У своего университетского товарища проф. В. Ф. Кагана, незадолго до отъезда, я случайно встретился со знакомым его — видным большевиком Я. М. Шатуновским. Этот последний относительно разоткровенничался и рассказал следующее:
В коммунистической партии часто поднимается вопрос об этой высылке. Некоторые возражают против нее, находя нежелательным усиливать кадры эмиграции таким крупным количеством интеллигентных сил. В общем, по данному делу в компартии образовалось несколько течений:
Одни находят, что теперь уже поздно и что ввиду поднятого по этому поводу европейской печатью шума надо, ради сохранения престижа, довести дело с высылкою до конца.
Другие рекомендовали произвести фильтрацию: более вредных для советской власти выслать, а остальных оставить в Москве.
Третьи требовали оставления всех и наложения только на них какого-либо взыскания; рекомендовалось, например, запретить нам в течение года лекции.
Были голоса и за полную ликвидацию этого дела, без каких-либо последствий.
Шатуновский говорил также, что во ВЦИК (Всероссийский центральный исполнительный комитет) обращено внимание на то, что более никто из нас не просит о прощении или о пересмотре его дела:
— Почему, — говорил Шатуновский, — прежде не считалось предосудительным подавать прошения о пересмотре дела не только министру внутренних дел, но даже на высочайшее имя?.. А вы — не просите! Я уверен в том, что высылка вас была бы отменена.
— Мы слишком уж установившиеся люди, чтобы прибегать к подобным мерам; они более по плечу молодежи, которая в прежнее время и составляла кадры преследуемых властью по политическим делам. О высылке мы сами не просили. А если уж решили нас высылать, — что ж, пусть так и будет!
— А есть иные, — говорит Шатуновский, — что, пожалуй, даже довольны своей высылке…

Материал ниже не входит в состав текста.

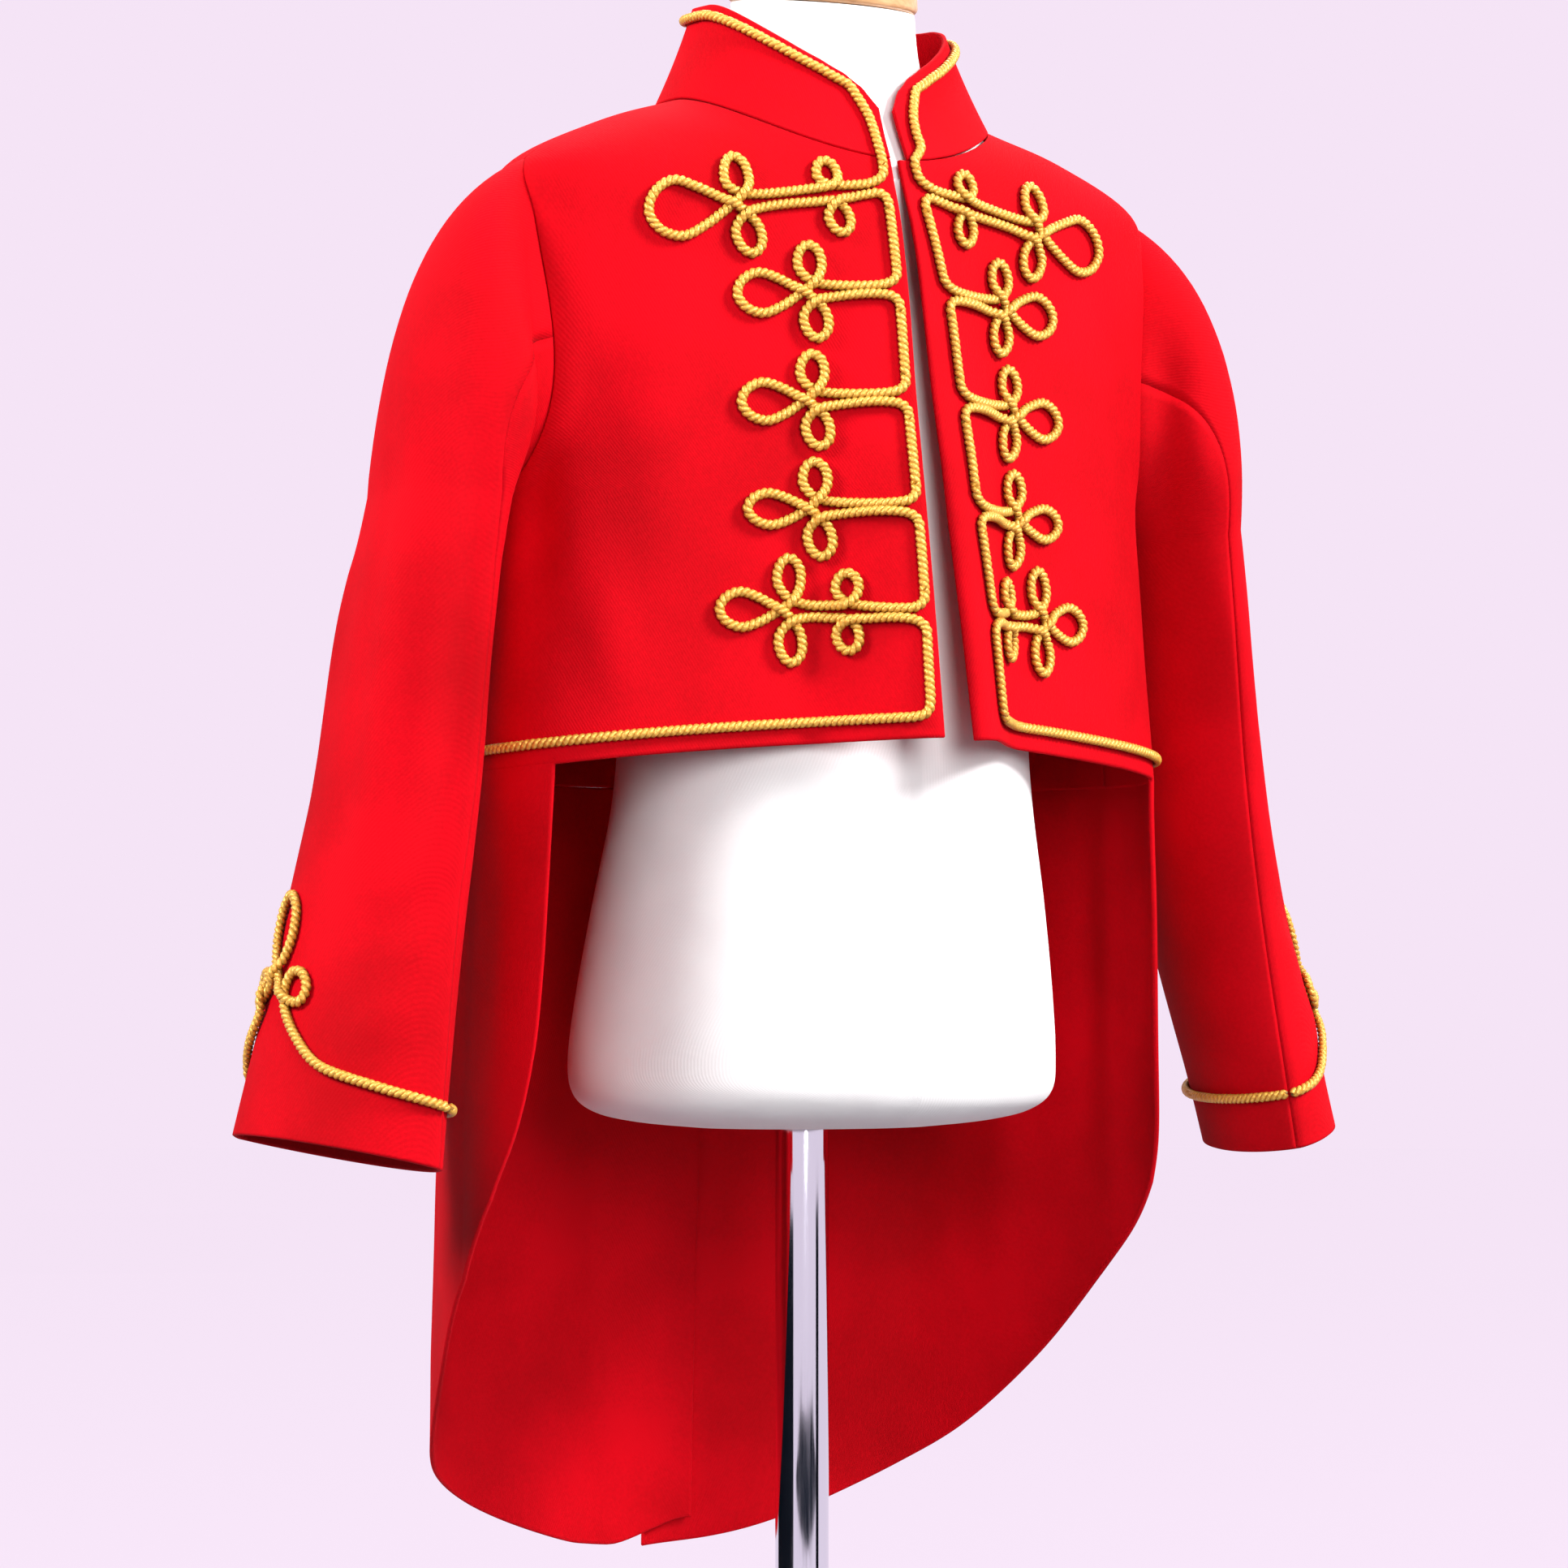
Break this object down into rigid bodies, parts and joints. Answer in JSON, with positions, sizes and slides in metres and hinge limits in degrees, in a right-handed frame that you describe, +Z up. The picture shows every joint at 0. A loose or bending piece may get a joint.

Я промолчал. Еще бы… и даже все!
Шатуновский стал рассказывать о крупной парфюмерной фабрике в Москве, которая была захвачена рабочими. Вследствие жалоб была назначена контрольная комиссия, в которой принимал участие и он. Комиссия осталась довольна результатами ревизии, и Шатуновский с умилением говорил об управляющей фабрикой — работнице, которая очень толково объясняла им финансовое и коммерческое положение дела, показывала графики и чертежи…
— Вот, профессор, когда вы за границей будете бранить коммунистов, вспомните и об этой работнице!
Тем временем вопрос о нашей высылке все заострялся. И на улице, и по телефону с разных сторон мы слышали новости: то нас амнистируют, то ссылают в Архангельск или в Сибирь… Мне как-то удостоверили, что меня ссылают на Кавказ.
Зиновьев, тогда еще бывший в партии влиятельным, как автор борьбы на научном, литературном и кооперативном фронтах и инициатор нашей высылки, ставил вопросом своего престижа довести это дело, по крайней мере с первой партией предназначенных к высылке, до конца. Этот же взгляд, тоже ради престижа и самолюбия, проводило ГПУ, и оно торопилось, чтобы партия не успела отменить высылки.
20 сентября заведовавший нашей высылкой следователь Зарайский вызвал наших старост и объявил, что мы должны выехать в пятницу 22 сентября.
— Я хоть в лепешку расшибусь, а вас вышлю!
Старосты предложили в таком случае ему самому хлопотать о наших визах, так как от германской миссии они еще не были получены.
Тогда Зарайский велел от имени ГПУ позвонить в германскую миссию с вопросом, когда же нам, наконец, будут даны визы. Из миссии ответили, что они должны сноситься только с одним Комиссариатом иностранных дел, а не с какими бы то ни было другими учреждениями… Получив этот нос, ГПУ запросило по телефону Наркоминдел. Оттуда ответили, что у них — все наши документы с теми бесчисленными анкетами, которые нас заставляли заполнять, но что все это перемешано и находится в таком беспорядке, что они не могут в них разобраться:
— Приезжайте, пожалуйста, и разберитесь сами, — помогите нам!